Examens et prévention
10% des séropositifVEs n’ont pas encore de dépistage VHC à jour, et environ 30% ne connaissent pas leur statut pour le VHB. Parmi ceux et celles qui ont fait ces dépistages, bon nombre l’ont fait avant 2003 et doivent le refaire avec les dernières techniques ultrasensibles de recherche directe de virus VHC ou VHB par PCR, et non pas avec les outils classiques de dépistage sérologiques (ELISA). Tous les centres d’information et de dépistage anonyme et gratuit (CIDAG) ne pratiquent pas les PCR. Il est bon de savoir que ceux situés dans un hôpital y ont plus facilement accès.
Seuls 19% des séropositifVEs VIH seraient correctement vaccinéEs contre le VHB.
Seulement 10% à 15% des évaluations de fibrose seraient effectuées, alors qu’il existe aujourd’hui plusieurs techniques permettant d’éviter la biopsie :
les marqueurs sanguins (Fibrotest®, Fibrometre®, etc…), présentant toutefois un fort risque d’erreur (environ 30%) notamment chez les séropositifVEs VIH, le Fibroscan®, technique d’élastométrie à partir d’un simple appareil d’échographie abdominale, ne demandant que trois minutes pour afficher le score Métavir sans examen invasif, et permettant aussi de faire un suivi au-delà de la cirrhose débutante. C’est la seule technique facilitant le suivi de l’évolution de la fibrose sur une cirrhose, qu’elle soit d’origine virale, alcoolique, médicamenteuse, génétique ou plusieurs à la fois.
Les taux de guérison de l’hépatite C chez les co-infectéEs VIH, par la bithérapie PEG-interféron-ribavirine, ne sont aujourd’hui que de 27% dans la vie réelle, selon l’étude française de l’ANRS et jusqu’à 40% chez les co-infectéEs de luxe, triés sur le volet, dans l’étude américaine.
Toutefois, il est capital de préciser que même si les 60% à 73% de non-guérison de l’hépatite C, sont encore baptisés sadiquement « d’échec de traitement » par les hépatologues inféodéEs aux laboratoires pharmaceutiques, ce traitement aura quand même permis de bloquer l’évolution des lésions du foie pour deux ou trois ans, pour la majorité des co-infectéEs.

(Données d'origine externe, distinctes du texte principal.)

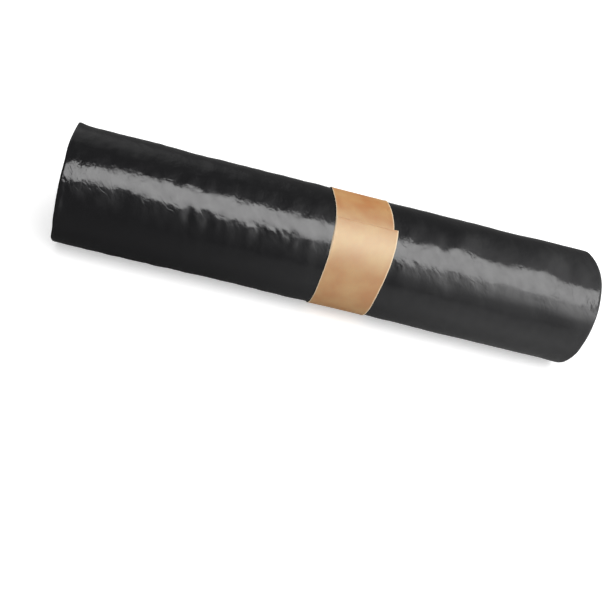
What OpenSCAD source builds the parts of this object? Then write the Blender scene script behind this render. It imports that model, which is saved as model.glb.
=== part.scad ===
// A roll of black bin bags with a kraft paper band round it, lying on its side.
// The film is one long strip wound on itself with no core: tight outside, loose and pinched
// towards the eye. The roll lies along X, +Z is up, the front is -Y, and the origin is at the
// middle of the flat spot that the roll rests on.
// Angles round the roll are measured from the top towards the back.

/* [Roll] */
// Length of the roll, which is the width of the folded bags
roll_len = 350; // [200:10:600]
// Diameter of the roll
roll_dia = 78; // [70:1:100]
// Width of the flat spot that the soft roll lies on
flat_w = 16; // [10:1:20]

/* [Turns] */
// Turns in the tight outer part, each a stack of several plies
tight_turns = 9; // [6:1:10]
// Turns in the loose middle
loose_turns = 7; // [3:1:7]
// Width of the loose middle
loose_dia = 48; // [40:1:54]
// Gap between two tight turns
tight_gap = 0.22; // [0.15:0.01:0.3]
// Gap between two loose turns
loose_gap = 0.9; // [0.4:0.1:1]
// Gap where the tight part has let go of the loose middle
slip_gap = 1.1; // [0.5:0.1:1.1]
// Mean width of the eye in the middle
eye_dia = 7; // [6:1:11]
// How much the eye is drawn out into an oval, as a share of its radius
eye_oval = 0.24; // [0:0.02:0.28]
// Where the oval's long side points, from the top towards the back
eye_oval_at = 72; // [0:1:180]
// How much the eye is pinched into a three-cornered shape, as a share of its radius
eye_pinch = 0.14; // [0:0.02:0.16]
// Where one of the three corners points, from the top towards the back
eye_pinch_at = -12; // [-60:1:60]
// How far the eye lies from the roll's axis towards the front
eye_front = 3; // [-4:0.5:4]
// How far the eye lies above the roll's axis
eye_up = 2.5; // [-4:0.5:4]
// Thickness of the film at its free end
tail_t = 0.4; // [0.3:0.05:0.6]
// Where the free end lies, from the top towards the back
tail_at = 112; // [60:1:140]

/* [Paper band] */
// Width of the paper strip
band_w = 38.5; // [20:0.5:60]
// How much wider the strip is at its visible end, which was cut askew
band_flare = 2.3; // [0:0.1:4]
// Share of a turn over which that extra width runs out
band_flare_turn = 0.22; // [0.1:0.01:0.25]
// Thickness of the paper with its paste
band_t = 0.25; // [0.2:0.05:0.4]
// Place of the strip's left edge at its visible end, from the middle of the roll
band_at = -5; // [-60:0.1:20]
// How far the strip drifts to the left before it is led back under its visible end
band_drift = 4.4; // [0:0.2:6]
// Where the visible end lies: towards the front, so it is negative
band_end_at = -25; // [-60:1:-10]
// How much the strip laps over its own start
band_lap = 36; // [20:1:45]
// Clearance between the paper and the film
band_gap = 0.06; // [0.05:0.01:0.1]

/* [Hidden] */

roll_r = roll_dia / 2;
flat_half = asin(flat_w / 2 / roll_r);       // half of the angle that the flat spot takes
axis_z = roll_r * cos(flat_half);            // height of the roll's axis over the table
steps = 56;                                  // straight steps round one turn, besides the flat
per_turn = steps + 1;
step_deg = (360 - 2 * flat_half) / steps;

// Angle of station j. Stations run down the back, over the top and down the front, and each
// turn skips the flat spot in one chord, so the flat is one face.
function station_deg(j) =
    let (turn = floor(j / per_turn), i = j - turn * per_turn)
    180 - flat_half - i * step_deg - 360 * turn;
function nearest_station(deg) = round((180 - flat_half - deg) / step_deg);

// Turns wound up at station j, counted inwards from the film's free end.
tail_station = nearest_station(tail_at);
turns = tight_turns + loose_turns;
last_station = tail_station + turns * per_turn;
function wound(j) = (station_deg(tail_station) - station_deg(j)) / 360;

// 0 before a, 1 after b, and a smooth rise between.
function rise(x, a, b) =
    let (t = min(1, max(0, (x - a) / (b - a))))
    t * t * (3 - 2 * t);

// Radius of the strip's outer side before the middle is pinched. The outermost turn keeps the
// full radius until it is past the flat spot, then dives under the free end.
tail_drop = tail_t + tight_gap;
loose_r = loose_dia / 2;
tight_pitch = (roll_r - tail_drop - loose_r) / (tight_turns - 1);
loose_pitch = (loose_r - eye_dia / 2) / loose_turns;
function outer_r(s) =
    s < 1 ? roll_r - tail_drop * rise(s, 0.86, 1)
    : s < tight_turns ? roll_r - tail_drop - tight_pitch * (s - 1)
    : loose_r - loose_pitch * (s - tight_turns);

// Gap under the strip: narrow in the tight part, one wide slip, then loose.
widest_slip = min(slip_gap, 0.7 * tight_pitch);
widest_loose = min(loose_gap, 0.5 * loose_pitch);
function gap(s) =
    let (to_slip = rise(s, tight_turns - 1.9, tight_turns - 1.2),
         to_loose = rise(s, tight_turns - 0.5, tight_turns + 0.3))
    tight_gap + (widest_slip - tight_gap) * to_slip * (1 - to_loose)
    + (widest_loose - tight_gap) * to_loose;
// The strip thins out over its last half turn, down to one fold at the eye.
thinning = 0.45 * (loose_pitch - widest_loose);
function inner_r(s) = outer_r(s + 1) + gap(s) + thinning * rise(s, turns - 0.5, turns);

// How far a radius is into the pinched middle: 0 at the tight part, 1 at the eye.
function pinch(r) = rise(loose_r * 1.1 - r, 0, loose_r * 1.1 - eye_dia / 2);
// Point of the section at radius r and angle deg, with the middle drawn out and moved aside.
function section_point(r, deg) =
    let (p = pinch(r),
         oval = eye_oval * cos(2 * (deg - eye_oval_at)),
         corners = eye_pinch * cos(3 * (deg - eye_pinch_at)),
         q = r * (1 + p * (oval + corners)))
    [q * sin(deg) - eye_front * p, axis_z + q * cos(deg) + eye_up * p];

// The strip's two sides as one closed outline: inwards along its outer side, back along its
// inner side.
function strip_outline() = [
    for (j = [tail_station : last_station]) section_point(outer_r(wound(j)), station_deg(j)),
    for (j = [last_station : -1 : tail_station]) section_point(inner_r(wound(j)), station_deg(j))
];

// Lays an outline drawn in Y and Z along X.
module along_x(from, length)
    translate([from, 0, 0]) rotate([90, 0, 90]) linear_extrude(length) children();

// Side of the paper at angle deg: round, but level where the roll lies flat, at height lift.
function paper_r(deg, radius, lift) =
    cos(deg) < 0 ? min(radius, -(axis_z - lift) / cos(deg)) : radius;
function paper_inner_r(deg) = paper_r(deg, roll_r + band_gap, band_t);

// The shallow bed that the paper has pressed into the flat spot, so that its underside is level
// with the film's.
bed_gap = 0.12;
bed_side = 1.5;
module paper_bed() {
    edge = flat_half + step_deg;
    beyond = edge + step_deg;
    bed = [
        for (d = [-edge, -flat_half, flat_half, edge])
            let (r = paper_inner_r(180 - d) - bed_gap) [r * sin(d), axis_z - r * cos(d)]
    ];
    out_y = (roll_r + 1) * sin(beyond);
    out_z = axis_z - (roll_r + 1) * cos(beyond);
    along_x(band_at - band_drift - bed_side, band_w + band_drift + 2 * bed_side)
        polygon(concat([[-out_y, -5], [-out_y, out_z]], bed, [[out_y, out_z], [out_y, -5]]));
}

module film_roll() {
    color([0.08, 0.08, 0.09])
        difference() {
            along_x(-roll_len / 2, roll_len) polygon(strip_outline());
            paper_bed();
        }
}

// The strip of paper runs from its visible end down the front, under the roll, up the back and
// over the top, and ends under its own start. Four corners at each station, joined in triangles.
first_ring = nearest_station(band_end_at);
lap_rings = round(band_lap / step_deg);
last_ring = first_ring + per_turn + lap_rings;
lap_gap = 0.03;
led_back_from = 0.87;                        // turns after which the strip is led back
led_back_to = 1.03;
function drifted(turned) =
    band_drift * (rise(turned, 0, led_back_from) - rise(turned, led_back_from, led_back_to));
function band_ring(j) =
    let (deg = station_deg(j),
         on_top = 1 - rise(j - first_ring, lap_rings + 1, lap_rings + 4),
         lift_r = on_top * (band_t + lap_gap),
         r_in = paper_inner_r(deg) + lift_r,
         r_out = paper_r(deg, roll_r + band_gap + band_t, 0) + lift_r,
         turned = (station_deg(first_ring) - deg) / 360,
         x0 = band_at - drifted(turned),
         x1 = x0 + band_w + band_flare * (1 - rise(turned, 0, band_flare_turn)))
    [
        for (c = [[x0, r_in], [x1, r_in], [x1, r_out], [x0, r_out]])
            [c[0], c[1] * sin(deg), axis_z + c[1] * cos(deg)]
    ];
module paper_band() {
    rings = last_ring - first_ring;
    points = [for (j = [first_ring : last_ring]) each band_ring(j)];
    sides = [
        for (k = [0 : rings - 1], c = [0 : 3])
            let (a = 4 * k + c, b = 4 * k + (c + 1) % 4)
            each [[a, b + 4, b], [a, a + 4, b + 4]]
    ];
    e = 4 * rings;
    color([0.78, 0.58, 0.38])
        polyhedron(points, concat(sides, [[0, 1, 2, 3], [e + 3, e + 2, e + 1, e]]));
}

film_roll();
paper_band();
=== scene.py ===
# A roll of black bin bags with a kraft paper band, lying on a pale table under soft light.
# Angles round the roll are measured from the top towards the back. They are in radians, and
# lengths in metres, unless a comment gives another unit.
import math

import bmesh
import bpy
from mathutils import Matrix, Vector, noise


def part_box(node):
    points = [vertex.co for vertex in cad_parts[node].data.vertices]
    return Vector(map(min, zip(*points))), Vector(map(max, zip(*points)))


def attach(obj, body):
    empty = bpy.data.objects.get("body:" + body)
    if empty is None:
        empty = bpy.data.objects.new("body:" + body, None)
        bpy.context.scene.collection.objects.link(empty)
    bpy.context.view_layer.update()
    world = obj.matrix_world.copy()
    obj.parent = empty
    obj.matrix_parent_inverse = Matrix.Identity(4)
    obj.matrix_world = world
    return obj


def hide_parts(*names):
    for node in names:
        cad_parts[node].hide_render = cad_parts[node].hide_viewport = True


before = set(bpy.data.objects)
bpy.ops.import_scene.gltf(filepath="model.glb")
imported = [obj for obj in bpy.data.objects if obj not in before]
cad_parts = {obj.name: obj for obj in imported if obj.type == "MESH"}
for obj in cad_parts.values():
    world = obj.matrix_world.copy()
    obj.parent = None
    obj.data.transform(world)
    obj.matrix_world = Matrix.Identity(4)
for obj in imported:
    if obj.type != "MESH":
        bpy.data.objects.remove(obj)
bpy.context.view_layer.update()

# The wound film
# One long web of black polythene, four plies folded to the roll's width, wound up with no core.
# It is tight outside, and the middle has slipped loose and been pinched. The folds of the web
# show as edges at both ends of the roll.
MM = 0.001
roll_low, roll_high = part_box("film_roll")
half_len = (roll_high.x - roll_low.x) / 2
roll_r = (roll_high.y - roll_low.y) / 2
axis_z = roll_high.z - roll_r
flat_half = math.acos(axis_z / roll_r)   # half of the angle that the flat spot takes

tail_angle = math.radians(112)           # where the web's free end lies, at the back
tail_drop = 0.6 * MM                     # how far the web dives to pass under its free end
tight_turns = 15
loose_turns = 10
film_turns = tight_turns + loose_turns
loose_r = 24 * MM                        # where the slipped middle begins
eye_r = 3.2 * MM
eye_oval, eye_oval_at = 0.24, math.radians(72)
eye_pinch, eye_pinch_at = 0.14, math.radians(-12)
eye_front, eye_up = 3 * MM, 2.5 * MM
tight_pitch = (roll_r - tail_drop - loose_r) / (tight_turns - 1)
loose_pitch = (loose_r - eye_r) / loose_turns
tight_gap = 0.2 * MM
slip_gap = 0.75 * MM                     # where the tight part has let go of the loose middle
loose_gap = 0.42 * loose_pitch
thinning = 0.4 * loose_pitch             # how much thinner the web gets at the eye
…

Il aura même permis, pour un tiers environ, de constater une amélioration conséquente, mais hélas provisoire, de ces lésions. Et surtout il faut savoir que l’interféron permet de retarder de plusieurs années l’éventuelle survenue d’un cancer du foie.
Recommandations urgentes
Nous voyons bel et bien que c’est le vocabulaire abscons des hépatologues qui est réellement en « échec thérapeutique » et qui freine de manière coupable l’accès aux soins et surtout inhibe l’éventuelle démarche d’un deuxième traitement !
Chez touTEs les séropositifVEs VIH, mais encore plus chez les co-infectéEs, il faut absolument prendre en charge très tôt et tenir compte des problèmes d’alcool, du surpoids et donc des survenues de diabète et de problèmes pulmonaires et cardiaques, qui deviennent des complications hélas fréquentes à partir de la cirrhose. Il faut aussi dans bon nombre de cas adapter la combinaison thérapeutique de la trithérapie anti-VIH, mais aussi la prescription de tous les autres traitements, en fonction de l’état d’avancée des lésions du foie.
Plus que jamais, l’éducation thérapeutique et la médiation en santé peut jouer un rôle essentiel dans la formation au dialogue pour les équipes de soin et surtout pour l’accompagnement et la prise en charge de leur santé par les co-infectéEs cirrhotiques en France.
En conclusion de cette journée brillante, l’édition du Monde du 15 septembre 2005, reprenait cette citation : « Il y a 100 000 cirrhoses à venir et vu le taux de mortalité lié à cette complication de l’hépatite virale, nous allons avoir 10 000 décès au cours des trois années à venir si on ne les traite pas en urgence ! » Dr Pascal Melin, fondateur de SOS-hépatites.